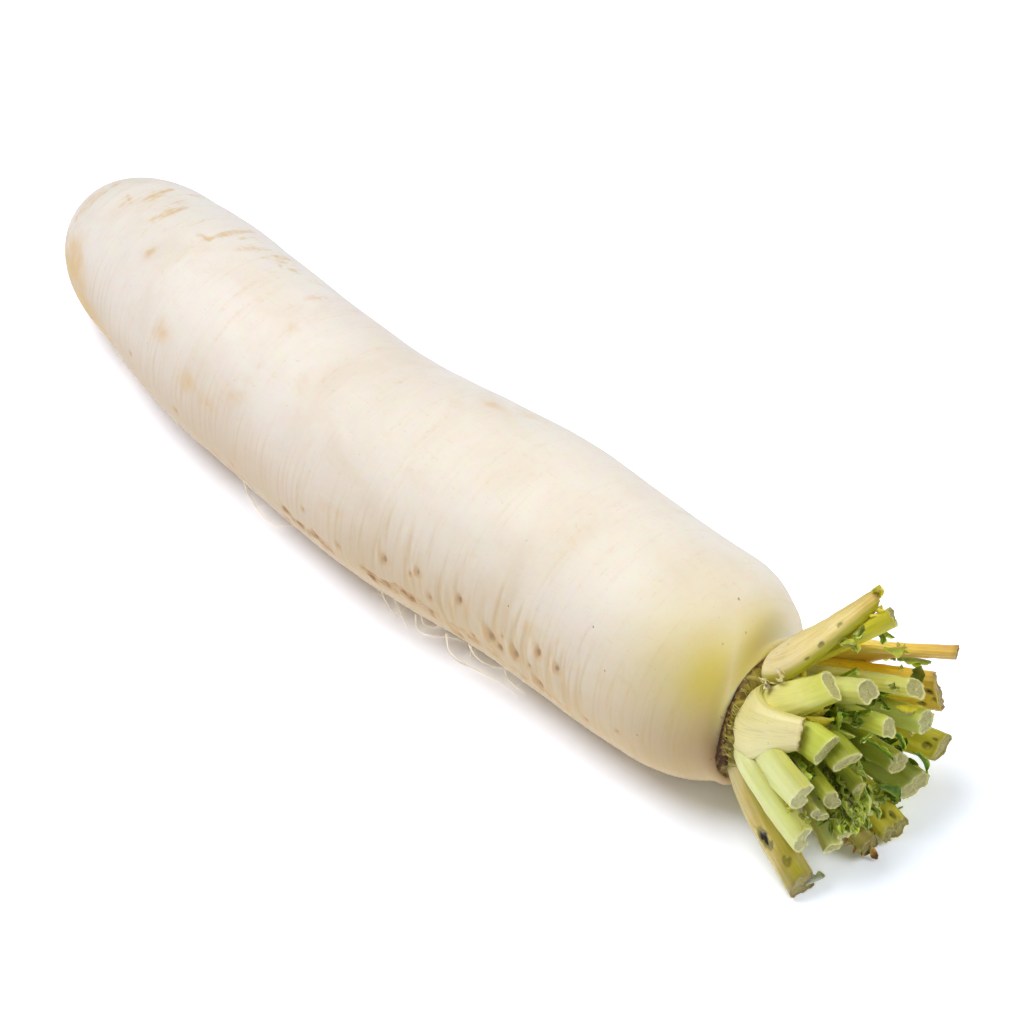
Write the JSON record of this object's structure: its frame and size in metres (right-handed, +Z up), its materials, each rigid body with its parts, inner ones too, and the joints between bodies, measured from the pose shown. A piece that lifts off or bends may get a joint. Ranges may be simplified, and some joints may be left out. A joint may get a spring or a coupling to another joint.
{
  "type": "daikon radish",
  "caption": "Whole daikon radish lying on its side, with cut-off leaf stalks round its crown, a curled leaf heart, torn leaf scraps and fine side rootlets.",
  "frame": {"origin": "on the ground, under the middle of the whole radish as it lies", "axes": "+X from the tail to the crown along the root, +Z up, +Y to the side that the long withered stalk leans to"},
  "size_m": [0.4024, 0.103, 0.0914],
  "materials": {
    "root_skin": "smooth waxy cream-white skin, yellow-green on the shoulder, with tan stains and fine cross wrinkles",
    "pale_stalk": "satin straw-yellow stalk with fine ribs and a dull fibrous cut",
    "withered_stalk": "dry orange-yellow stalk with brown, papery edges",
    "green_stalk": "satin fresh green stalk, paler at its base, with fine ribs and a dull fibrous cut",
    "young_leaf": "crinkled young leaf with light edges",
    "torn_leaf": "torn leaf blade, dark green to olive and yellow",
    "rootlet_skin": "pale fine rootlet"
  },
  "bodies": {
    "root": {"storage_root": "root_skin", "leaf_stalk_01": "pale_stalk", "leaf_stalk_02": "green_stalk", "leaf_stalk_03": "withered_stalk", "leaf_stalk_04": "withered_stalk", "leaf_stalk_05": "green_stalk", "leaf_stalk_06": "green_stalk", "leaf_stalk_07": "green_stalk", "leaf_stalk_08": "pale_stalk", "leaf_stalk_09": "green_stalk", "leaf_stalk_10": "green_stalk", "leaf_stalk_11": "green_stalk", "leaf_stalk_12": "green_stalk", "leaf_stalk_13": "green_stalk", "leaf_stalk_14": "green_stalk", "leaf_stalk_15": "green_stalk", "leaf_stalk_16": "green_stalk", "leaf_stalk_17": "green_stalk", "leaf_stalk_18": "pale_stalk", "leaf_stalk_19": "green_stalk", "leaf_stalk_20": "green_stalk", "leaf_stalk_21": "green_stalk", "leaf_stalk_22": "green_stalk", "leaf_stalk_23": "green_stalk", "leaf_stalk_24": "green_stalk", "leaf_stalk_25": "green_stalk", "leaf_stalk_26": "green_stalk", "heart_leaf_01": "young_leaf", "heart_leaf_02": "young_leaf", "heart_leaf_03": "young_leaf", "heart_leaf_04": "young_leaf", "heart_leaf_05": "young_leaf", "heart_leaf_06": "young_leaf", "leaf_scrap_01": "torn_leaf", "leaf_scrap_02": "torn_leaf", "leaf_scrap_03": "torn_leaf", "leaf_scrap_04": "torn_leaf", "leaf_scrap_05": "torn_leaf", "leaf_scrap_06": "torn_leaf", "leaf_scrap_07": "torn_leaf", "leaf_scrap_08": "torn_leaf", "leaf_scrap_09": "torn_leaf", "leaf_scrap_10": "torn_leaf", "leaf_scrap_11": "torn_leaf", "leaf_scrap_12": "torn_leaf", "leaf_scrap_13": "torn_leaf", "leaf_scrap_14": "torn_leaf", "leaf_scrap_15": "torn_leaf", "leaf_scrap_16": "torn_leaf", "rootlet_01": "rootlet_skin", "rootlet_02": "rootlet_skin", "rootlet_03": "rootlet_skin", "rootlet_04": "rootlet_skin", "rootlet_05": "rootlet_skin", "rootlet_06": "rootlet_skin", "rootlet_07": "rootlet_skin", "rootlet_08": "rootlet_skin", "rootlet_09": "rootlet_skin", "rootlet_10": "rootlet_skin"}
  },
  "joints": []
}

Prompt>
Reproduce all of the data exactly as given.

Finished exercise>
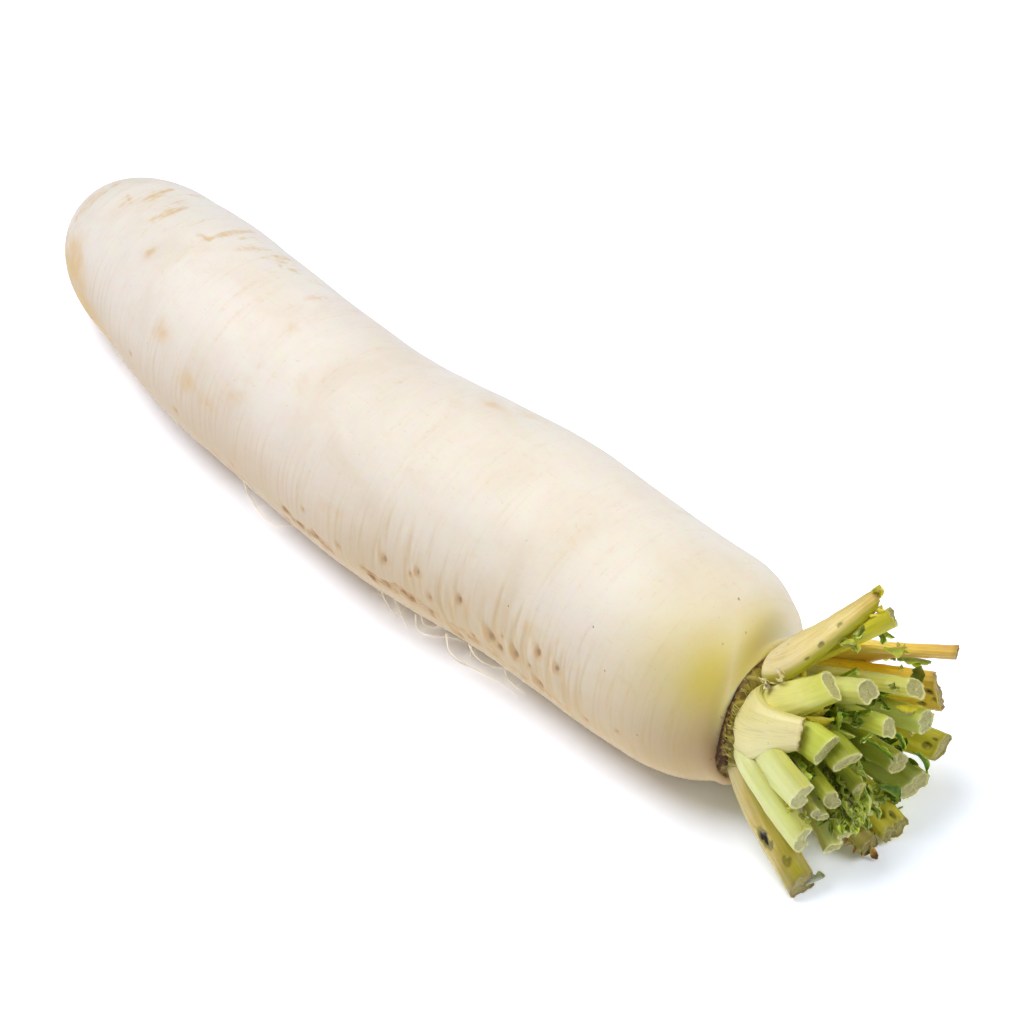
Write the JSON record of this object's structure: its frame and size in metres (right-handed, +Z up), its materials, each rigid body with its parts, inner ones too, and the joints between bodies, measured from the pose shown. A piece that lifts off or bends may get a joint. Ranges may be simplified, and some joints may be left out. A joint may get a spring or a coupling to another joint.
{
  "type": "daikon radish",
  "caption": "Whole daikon radish lying on its side, with cut-off leaf stalks round its crown, a curled leaf heart, torn leaf scraps and fine side rootlets.",
  "frame": {"origin": "on the ground, under the middle of the whole radish as it lies", "axes": "+X from the tail to the crown along the root, +Z up, +Y to the side that the long withered stalk leans to"},
  "size_m": [0.4024, 0.103, 0.0914],
  "materials": {
    "root_skin": "smooth waxy cream-white skin, yellow-green on the shoulder, with tan stains and fine cross wrinkles",
    "pale_stalk": "satin straw-yellow stalk with fine ribs and a dull fibrous cut",
    "withered_stalk": "dry orange-yellow stalk with brown, papery edges",
    "green_stalk": "satin fresh green stalk, paler at its base, with fine ribs and a dull fibrous cut",
    "young_leaf": "crinkled young leaf with light edges",
    "torn_leaf": "torn leaf blade, dark green to olive and yellow",
    "rootlet_skin": "pale fine rootlet"
  },
  "bodies": {
    "root": {"storage_root": "root_skin", "leaf_stalk_01": "pale_stalk", "leaf_stalk_02": "green_stalk", "leaf_stalk_03": "withered_stalk", "leaf_stalk_04": "withered_stalk", "leaf_stalk_05": "green_stalk", "leaf_stalk_06": "green_stalk", "leaf_stalk_07": "green_stalk", "leaf_stalk_08": "pale_stalk", "leaf_stalk_09": "green_stalk", "leaf_stalk_10": "green_stalk", "leaf_stalk_11": "green_stalk", "leaf_stalk_12": "green_stalk", "leaf_stalk_13": "green_stalk", "leaf_stalk_14": "green_stalk", "leaf_stalk_15": "green_stalk", "leaf_stalk_16": "green_stalk", "leaf_stalk_17": "green_stalk", "leaf_stalk_18": "pale_stalk", "leaf_stalk_19": "green_stalk", "leaf_stalk_20": "green_stalk", "leaf_stalk_21": "green_stalk", "leaf_stalk_22": "green_stalk", "leaf_stalk_23": "green_stalk", "leaf_stalk_24": "green_stalk", "leaf_stalk_25": "green_stalk", "leaf_stalk_26": "green_stalk", "heart_leaf_01": "young_leaf", "heart_leaf_02": "young_leaf", "heart_leaf_03": "young_leaf", "heart_leaf_04": "young_leaf", "heart_leaf_05": "young_leaf", "heart_leaf_06": "young_leaf", "leaf_scrap_01": "torn_leaf", "leaf_scrap_02": "torn_leaf", "leaf_scrap_03": "torn_leaf", "leaf_scrap_04": "torn_leaf", "leaf_scrap_05": "torn_leaf", "leaf_scrap_06": "torn_leaf", "leaf_scrap_07": "torn_leaf", "leaf_scrap_08": "torn_leaf", "leaf_scrap_09": "torn_leaf", "leaf_scrap_10": "torn_leaf", "leaf_scrap_11": "torn_leaf", "leaf_scrap_12": "torn_leaf", "leaf_scrap_13": "torn_leaf", "leaf_scrap_14": "torn_leaf", "leaf_scrap_15": "torn_leaf", "leaf_scrap_16": "torn_leaf", "rootlet_01": "rootlet_skin", "rootlet_02": "rootlet_skin", "rootlet_03": "rootlet_skin", "rootlet_04": "rootlet_skin", "rootlet_05": "rootlet_skin", "rootlet_06": "rootlet_skin", "rootlet_07": "rootlet_skin", "rootlet_08": "rootlet_skin", "rootlet_09": "rootlet_skin", "rootlet_10": "rootlet_skin"}
  },
  "joints": []
}